Typically, active-duty U.S. military personnel are prohibited from making arrests or serving other law enforcement functions by the Posse Comitatus Act of 1878 which outlaws the willful use of any part of the armed forces to execute the law unless authorized by the Constitution or an act of Congress.
“It basically reinforces sort of a cultural aversion Americans have had to military involvement with law enforcement,” Banks said.
Active-duty troops can be empowered to act in a law enforcement role under the Insurrection act, an exception to Posse Comitatus that allows the president to deploy U.S. troops within the nation’s borders for specific purposes, including quelling disorder and rebellion. The Insurrection Act can be invoked, however, without realizing a state of martial law.
But Banks said there is a big difference between governors activating Guard units in their states and the White House ordering active-duty troops into communities.
“The National Guard forces that are deployed by governors in the cities inside states are members of those communities,” he said. “And presumably they are being called by the governor because the governor has made a determination that the local law enforcement may not be able to manage civil order in their community — it’s a backup to the police.
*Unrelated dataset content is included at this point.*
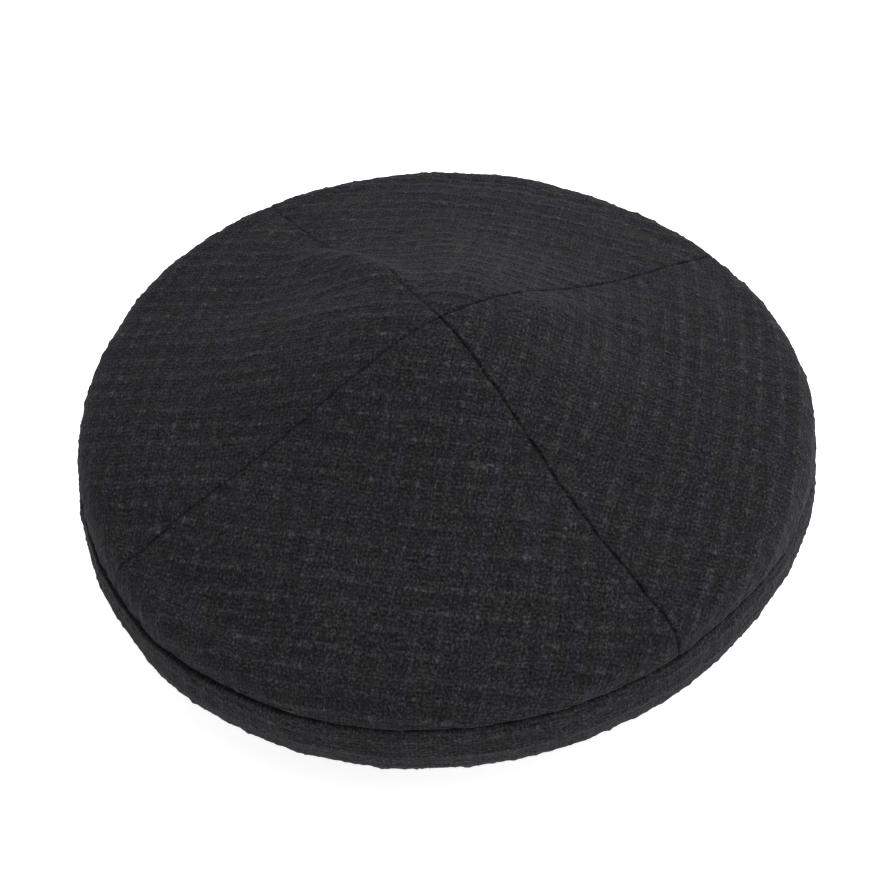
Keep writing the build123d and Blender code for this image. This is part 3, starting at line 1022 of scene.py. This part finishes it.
# ==== materials
class Shader:
    """A material's node tree, with short ways to add nodes and join them."""

    def __init__(self, name):
        self.material = bpy.data.materials.new(name)
        self.material.use_nodes = True
        self.tree = self.material.node_tree
        self.surface = self.tree.nodes["Principled BSDF"]

    def add(self, kind, inputs=None, **settings):
        node = self.tree.nodes.new(kind)
        for key, value in settings.items():
            setattr(node, key, value)
        for key, value in (inputs or {}).items():
            self.put(node.inputs[key], value)
        return node

    def put(self, socket, value):
        if isinstance(value, bpy.types.NodeSocket):
            self.tree.links.new(value, socket)
        else:
            socket.default_value = value

    def math(self, operation, a, b=0.0, c=0.0):
        node = self.add("ShaderNodeMath", operation=operation)
        for socket, value in zip(node.inputs, (a, b, c)):
            self.put(socket, value)
        return node.outputs[0]

    def vector(self, operation, a, b):
        node = self.add("ShaderNodeVectorMath", operation=operation)
        self.put(node.inputs[0], a)
        if operation == "SCALE":
            self.put(node.inputs["Scale"], b)
        else:
            self.put(node.inputs[1], b)
        return node.outputs[0]

    def attribute(self, name, output):
        return self.add("ShaderNodeAttribute", attribute_name=name).outputs[output]

    def noise(self, vector, scale, detail=2.0, roughness=0.5, output="Fac"):
        inputs = {"Vector": vector, "Scale": scale, "Detail": detail, "Roughness": roughness}
        return self.add("ShaderNodeTexNoise", inputs).outputs[output]

    def mix(self, share, a, b, blend_type="MIX"):
        node = self.add("ShaderNodeMix", data_type="RGBA", blend_type=blend_type)
        for index, value in ((0, share), (6, a), (7, b)):
            self.put(node.inputs[index], value)
        return node.outputs[2]

    def weighted(self, *terms, base=0.0):
        """A base plus the sum of values, each times its weight."""
        total = base
        for value, weight in terms:
            total = self.math("MULTIPLY_ADD", value, weight, total)
        return total

    def wave(self, part, pitch):
        return self.math("SINE", self.math("MULTIPLY", part, FULL_TURN / pitch))

    def parts(self, vector):
        return self.add("ShaderNodeSeparateXYZ", {"Vector": vector}).outputs

    def cloth(self):
        """The place on the cloth, in metres, as a vector and as its parts."""
        place = self.attribute("weave", "Vector")
        return place, self.parts(place)

    def ramp(self, value, stops):
        node = self.add("ShaderNodeValToRGB", {"Fac": value})
        while len(node.color_ramp.elements) < len(stops):
            node.color_ramp.elements.new(0.5)
        for element, (position, colour) in zip(node.color_ramp.elements, stops):
            element.position = position
            element.color = (*colour, 1)
        return node.outputs[0]

    def bump(self, height, distance, strength=1.0, normal=None):
        node = self.add("ShaderNodeBump", {"Height": height, "Distance": distance, "Strength": strength})
        if normal is not None:
            self.put(node.inputs["Normal"], normal)
        return node.outputs[0]

    def finish(self, colour, normal, roughness, sheen=0.0, sheen_roughness=0.5, tint=(1, 1, 1),
               specular=0.3):
        values = {
            "Base Color": colour, "Normal": normal, "Roughness": roughness, "Sheen Weight": sheen,
            "Sheen Roughness": sheen_roughness, "Sheen Tint": (*tint, 1), "Specular IOR Level": specular,
        }
        for key, value in values.items():
            self.put(self.surface.inputs[key], value)
        return self.material


WARP_NUMBERS = 517.0         # keeps the warp yarns' numbers apart from the weft's


def plain_weave(shader, coordinates):
    """Height of a plain weave over one-unit yarns, and the number of the yarn that lies on top."""
    across, along = shader.parts(coordinates)[:2]
    numbers = [shader.math("FLOOR", part) for part in (across, along)]
    rounds = []
    for part, number in zip((across, along), numbers):
        off_middle = shader.math("SUBTRACT", shader.math("SUBTRACT", part, number), 0.5)
        rounds.append(shader.math("COSINE", shader.math("MULTIPLY", off_middle, math.pi)))
    over = shader.math("FLOORED_MODULO", shader.math("ADD", *numbers), 2.0)
    under = shader.math("SUBTRACT", 1.0, over)
    yarns = []
    for own, other, lifted in ((*rounds, over), (*rounds[::-1], under)):
        lift = shader.math("MULTIPLY_ADD", shader.math("MULTIPLY", lifted, other), 0.6, 0.4)
        yarns.append(shader.math("MULTIPLY", shader.math("POWER", own, 0.6), lift))
    on_top = shader.math("GREATER_THAN", *yarns)
    warp_number = shader.math("MULTIPLY", on_top, shader.math("ADD", numbers[0], WARP_NUMBERS))
    weft_number = shader.math("MULTIPLY", shader.math("SUBTRACT", 1.0, on_top), numbers[1])
    return shader.math("MAXIMUM", *yarns), shader.math("ADD", warp_number, weft_number)


def tweed_material():
    """Black wool tweed: a nubby plain weave with paler slubs, hairy enough to catch light at its edges."""
    shader = Shader("tweed")
    cloth = shader.attribute("weave", "Vector")
    # the pale nubs, together with painted light on raised relief and painted shade in its hollows and in the
    # seams
    nub = shader.attribute("nub", "Fac")
    yarns = shader.vector("SCALE", cloth, 1 / YARN)
    drawn = shader.vector("SCALE", shader.attribute("fuzz", "Vector"), 1 / YARN)
    drift = shader.vector("SUBTRACT", shader.noise(yarns, 0.42, 3.0, 0.6, "Color"), (0.5, 0.5, 0.5))
    loose = shader.vector("ADD", yarns, shader.vector("SCALE", drift, 1.5))
    height, number = plain_weave(shader, loose)
    fibre = shader.noise(drawn, 2.1, 4.0, 0.75)
    lump = shader.noise(drawn, 1.15, 3.0, 0.62)
    patch = shader.noise(drawn, 0.35, 2.0, 0.6)
    yarn_tone = shader.add("ShaderNodeTexWhiteNoise", {"W": number}, noise_dimensions="1D").outputs["Value"]
    # the weave's height lightens the raised yarns and darkens the hollows between them: painted shade
    tone = shader.weighted(
        (height, 0.16), (yarn_tone, 0.08), (fibre, 1.85), (lump, 0.45), (patch, 0.18), (nub, 0.09),
    )
    colour = shader.ramp(shader.math("SUBTRACT", tone, 0.88), [
        (0.16, (0.0008, 0.0008, 0.0010)),
        (0.50, (0.0115, 0.0115, 0.0120)),
        (0.74, (0.0325, 0.0323, 0.0333)),
        (0.95, (0.0700, 0.0695, 0.0705)),
    ])
    hue = shader.noise(drawn, 0.17, 3.0, 0.65)
    share = shader.ramp(hue, [(0.42, (0, 0, 0)), (0.60, (1, 1, 1))])
    tinted = shader.mix(share, (1.0, 1.01, 0.99, 1), (0.99, 0.95, 1.17, 1))
    dyed = shader.mix(1.0, colour, tinted, "MULTIPLY")
    normal = shader.bump(shader.weighted((height, 0.45), (fibre, 0.6), (lump, 0.9)), 0.6 * MM, 0.8)
    rough = shader.weighted((fibre, 0.15), base=0.82)
    return shader.finish(dyed, normal, rough, 0.03, 0.4, (0.84, 0.84, 1.0), 0.10)


def lining_material():
    """Black lining: fine twill with a soft sheen and slight creases."""
    shader = Shader("lining")
    cloth, parts = shader.cloth()
    twill = shader.wave(shader.math("ADD", parts[0], parts[1]), 0.55 * MM)
    crease = shader.noise(cloth, 70.0, 3.0, 0.55)
    thread = shader.noise(cloth, 2600.0, 2.0, 0.5)
    tone = shader.weighted((thread, 0.9), (twill, 0.06))
    colour = shader.ramp(tone, [(0.2, (0.012, 0.012, 0.014)), (0.75, (0.034, 0.034, 0.039))])
    normal = shader.bump(shader.weighted((twill, 0.35), (crease, 6.0)), 0.08 * MM, 0.8)
    rough = shader.weighted((thread, 0.2), base=0.36)
    return shader.finish(colour, normal, rough, 0.15, 0.4, (0.85, 0.87, 0.95), 0.45)


def ribbon_material():
    """Black grosgrain: matt ribs across the ribbon, each bound by fine warp threads."""
    shader = Shader("ribbon")
    cloth, parts = shader.cloth()
    warp = shader.wave(parts[1], 0.4 * MM)
    thread = shader.noise(cloth, 1800.0, 3.0, 0.6)
    tone = shader.weighted((warp, 0.12), base=thread)
    colour = shader.ramp(tone, [(0.3, (0.010, 0.010, 0.011)), (0.7, (0.030, 0.030, 0.033))])
    normal = shader.bump(shader.weighted((warp, 0.5), base=thread), 0.09 * MM, 0.8)
    return shader.finish(colour, normal, 0.62, 0.2, 0.5, (0.9, 0.9, 0.95), 0.35)


def felted_material(name, dark, light):
    """A matt non-woven or stiff tape with short random fibres."""
    shader = Shader(name)
    cloth = shader.attribute("weave", "Vector")
    fibre = shader.noise(cloth, 1500.0, 5.0, 0.7)
    blotch = shader.noise(cloth, 180.0, 2.0, 0.5)
    tone = shader.weighted((fibre, 0.6), (blotch, 0.4))
    colour = shader.ramp(tone, [(0.35, dark), (0.65, light)])
    normal = shader.bump(fibre, 0.12 * MM, 0.7)
    return shader.finish(colour, normal, 0.9, 0.1, 0.5, (1, 1, 1), 0.2)


def satin_material(name, dark, light, border):
    """A blank woven label: close satin with a plain border woven a little darker."""
    shader = Shader(name)
    cloth, parts = shader.cloth()
    warp = shader.wave(parts[0], 0.3 * MM)
    weft = shader.wave(parts[1], 0.42 * MM)
    thread = shader.noise(cloth, 2200.0, 3.0, 0.6)
    tone = shader.weighted((warp, 0.10), (weft, 0.07), base=thread)
    colour = shader.ramp(tone, [(0.3, dark), (0.7, light)])
    wide = shader.math("ABSOLUTE", shader.math("SUBTRACT", parts[0], 1.0))
    edge = shader.math("GREATER_THAN", wide, border)
    darker = shader.mix(shader.math("MULTIPLY", edge, 0.35), colour, (*dark, 1))
    normal = shader.bump(shader.weighted((weft, 0.3), (warp, 0.4), base=thread), 0.06 * MM, 0.8)
    return shader.finish(darker, normal, 0.42, 0.2, 0.4, (1, 1, 1), 0.4)


def thread_material(name, dark, light):
    """Spun sewing thread with a fine twist."""
    shader = Shader(name)
    place = shader.add("ShaderNodeTexCoord").outputs["Object"]
    twist = shader.noise(place, 2600.0, 2.0, 0.6)
    colour = shader.ramp(twist, [(0.3, dark), (0.7, light)])
    normal = shader.bump(twist, 0.08 * MM, 0.8)
    return shader.finish(colour, normal, 0.8, 0.02, 0.5, (1, 1, 1), 0.12)


MATERIALS = {
    "tweed": tweed_material(),
    "lining": lining_material(),
    "ribbon": ribbon_material(),
    "interfacing": felted_material("interfacing", (0.02, 0.02, 0.022), (0.06, 0.06, 0.066)),
    "interlining": felted_material("interlining", (0.36, 0.34, 0.30), (0.62, 0.60, 0.55)),
    "maker_label": satin_material("maker_label", (0.05, 0.05, 0.056), (0.13, 0.13, 0.14), 0.0195),
    "care_label": satin_material("care_label", (0.62, 0.61, 0.58), (0.84, 0.83, 0.80), 1.0),
    "thread": thread_material("thread", (0.003, 0.003, 0.004), (0.010, 0.010, 0.011)),
    "label_thread": thread_material("label_thread", (0.10, 0.10, 0.11), (0.22, 0.22, 0.24)),
}

# ==== studio
CAMERA_AZIMUTH = 14.9        # degrees, as is the next
CAMERA_ELEVATION = 46.6
CAMERA_DISTANCE = 3.85 * RIM_RADIUS
CAMERA_LENS = 56.4
CAMERA_SENSOR = 36.0
CAMERA_ROLL = math.radians(-4.5)
CAMERA_SHIFT = (0.0013, -0.0367)
FLOOR_GLOW = 0.75            # the floor is lit from below, like a product photographer's table
FLOOR_SIZE = 6.0
SURROUND_GLOW = 0.54
LIGHT_DISTANCE = 1.6
# name, azimuth, elevation, size, power
LIGHTS = [
    ("top_light", 120, 76, 1.2, 14),
    ("back_light", 150, 42, 1.2, 13.6),
    ("right_light", 85, 34, 0.9, 4),
]


def facing_hat(azimuth, elevation, distance):
    """A place seen from the middle of the rim seam's circle, and the turn that looks back from it."""
    a, e = math.radians(azimuth), math.radians(elevation)
    back = Vector((math.sin(a) * math.cos(e), -math.cos(a) * math.cos(e), math.sin(e)))
    return Vector((0, 0, RIM_HEIGHT)) + back * distance, (-back).to_track_quat("-Z", "Y")


def camera():
    data = bpy.data.cameras.new("camera")
    data.lens = CAMERA_LENS
    data.sensor_width = CAMERA_SENSOR
    data.shift_x, data.shift_y = CAMERA_SHIFT
    made = link("camera", data)
    made.location, turn = facing_hat(CAMERA_AZIMUTH, CAMERA_ELEVATION, CAMERA_DISTANCE)
    made.rotation_euler = (turn.to_matrix() @ Matrix.Rotation(CAMERA_ROLL, 3, "Z")).to_euler()
    bpy.context.scene.camera = made


def floor():
    """A plain pale floor, much larger than the hat."""
    corners = [(x * FLOOR_SIZE, y * FLOOR_SIZE, 0) for x, y in ((-1, -1), (1, -1), (1, 1), (-1, 1))]
    made = add_object("floor", np.array(corners, float), [[0, 1, 2, 3]])
    shader = Shader("floor")
    place = shader.add("ShaderNodeTexCoord").outputs["Object"]
    grain = shader.noise(place, 900.0, 2.0, 0.5)
    colour = shader.ramp(grain, [(0.3, (0.86, 0.86, 0.865)), (0.7, (0.88, 0.88, 0.885))])
    shader.surface.inputs["Emission Color"].default_value = (1, 1, 1, 1)
    shader.surface.inputs["Emission Strength"].default_value = FLOOR_GLOW
    made.data.materials.append(shader.finish(colour, shader.bump(grain, 0.02 * MM, 0.2), 0.8))


def area_light(name, azimuth, elevation, size, power):
    """A square soft light that faces the hat."""
    data = bpy.data.lights.new(name, "AREA")
    data.size = size
    data.energy = power
    made = link(name, data)
    made.location, turn = facing_hat(azimuth, elevation, LIGHT_DISTANCE)
    made.rotation_euler = turn.to_euler()


def studio():
    """Large soft lights above, behind and at the right, in an even white surround."""
    world = bpy.data.worlds.new("studio")
    world.use_nodes = True
    background = world.node_tree.nodes["Background"]
    background.inputs["Color"].default_value = (1.0, 1.0, 1.0, 1)
    background.inputs["Strength"].default_value = SURROUND_GLOW
    bpy.context.scene.world = world
    for light in LIGHTS:
        area_light(*light)
    scene = bpy.context.scene
    scene.view_settings.view_transform = "Standard"
    scene.view_settings.look = "None"


# ==== the beret
camera()
crown_panels()
crown_layers()
side_band()
side_layers()
under_ring()
under_lining()
headband()
interlining()
sweatband()
seam_threads()
sweatband_stitches()
maker_label()
label_stitches()
care_label()
floor()
studio()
“It’s far less heavy-handed than the president federalizing an incident and sending in your military,” Banks added.
But even if Trump decides to go that route, local, state and federal government officials would still control the response to civil unrest, he said.
“Presumably, if Congress is able to meet and if the president is alive and well, there is no need for martial law because they can govern effectively with institutions and the laws we have in place,” Banks said. “It’s an extraordinary situation, and it’s highly unlikely ever to occur in the United States.”
President Abraham Lincoln declared martial law in several states during the Civil War, but the U.S. Supreme Court put an end to it in 1865, he said.
“There is an old case from the Civil War … and the Supreme Court in that case in 1865 said that, so long as the government is operating, there is no justification for martial law,” Banks explained.